Has Lucas changed much over the years?
"I’ll still be angry about anything,” he said. "Anything will (tick) me off. You know, somebody talking in the movie behind me, a neighbor not saying hello, a neighbor saying hello, somebody’s ... SUV in my way — just tons of things can (tick) me off. I think now we’ve probably got more concrete reasons to be (ticked) off. So that’s interesting.”
So is Local H’s "No Fun” EP, which is due out in May on the Chicago punk label Thick. The album includes the title track, two covers and the songs "Cooler Heads,” "President Forever” and the jam "... Yeah, That Wide.” Lucas and St. Clair may play some of these new songs at the Danbury show.
While Local H rocks harder in concert than most bands with three or more members, does it ever bother Lucas that he hasn’t sold as many albums as another band that broke through in the mid-’90s — Everclear?
"I don’t think I’m a very good businessman,” said Lucas, who is single. "I never really try to play anything up. I’ve never tried to play anything as if it were a gimmick — whereas I think somebody like Art (Alexakis of Everclear) keeps pounding the fact that he’s a supposed ex-junkie and a wife beater into people’s heads. Using that as a gimmick is a little crass for me and I think maybe sometimes it’s what you need to do to get sales like that.”
What has driven Lucas through the ups and downs of the music business?

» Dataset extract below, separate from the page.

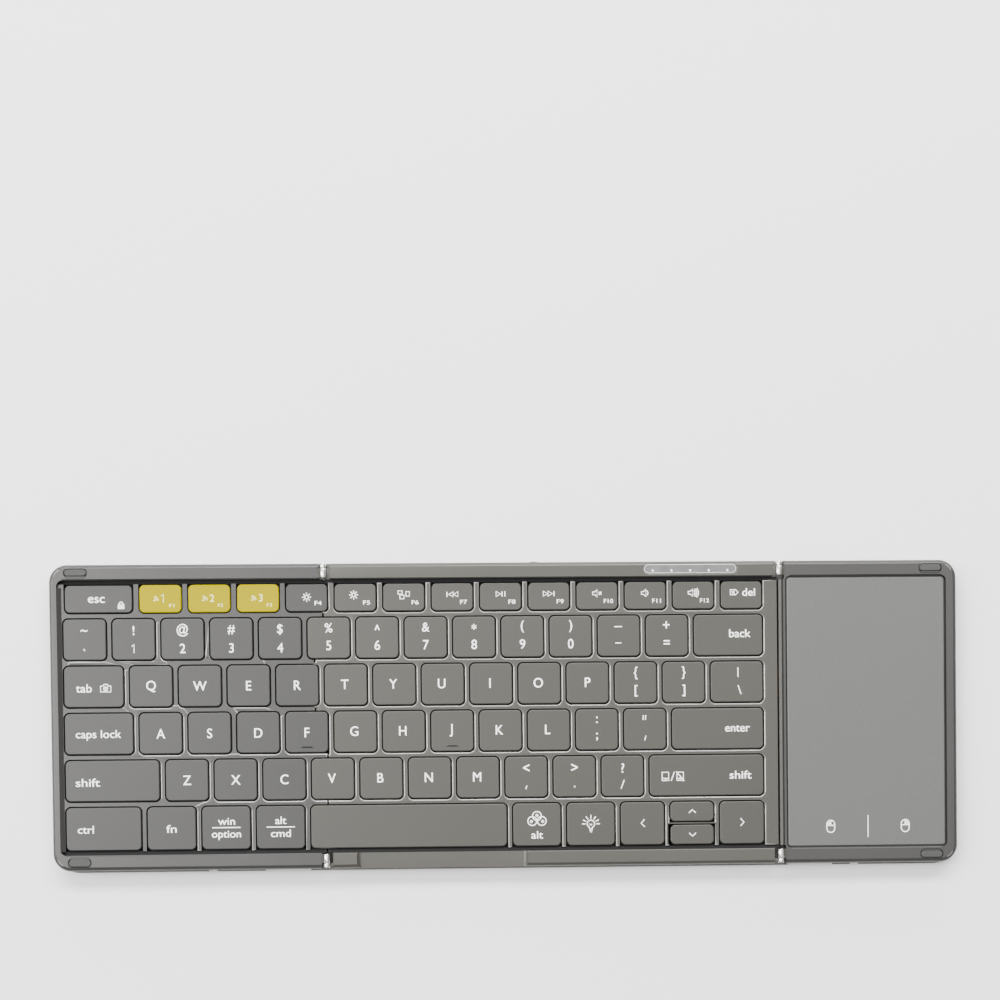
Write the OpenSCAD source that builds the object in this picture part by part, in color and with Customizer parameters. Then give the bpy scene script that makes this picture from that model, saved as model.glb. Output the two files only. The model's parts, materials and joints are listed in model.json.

"I’m in it to play,” he said. "I’m in it to make records. And I can honestly say that. I feel good about that. I’d like to make more money and reach the kind of sales that Everclear might have had in their heyday. I certainly don’t give a (second thought) about their sales now. There’s a lot of things that I’d like, but I’m not willing to sacrifice the integrity of what we do for that.
"It could have been easy to record another ‘Bound for the Floor,’ which is what I think your boys in Everclear did — just re-record the same song over and over. That’s easy, but it’s not very interesting. I don’t know how I’d be able to sleep at night if I did something like that.”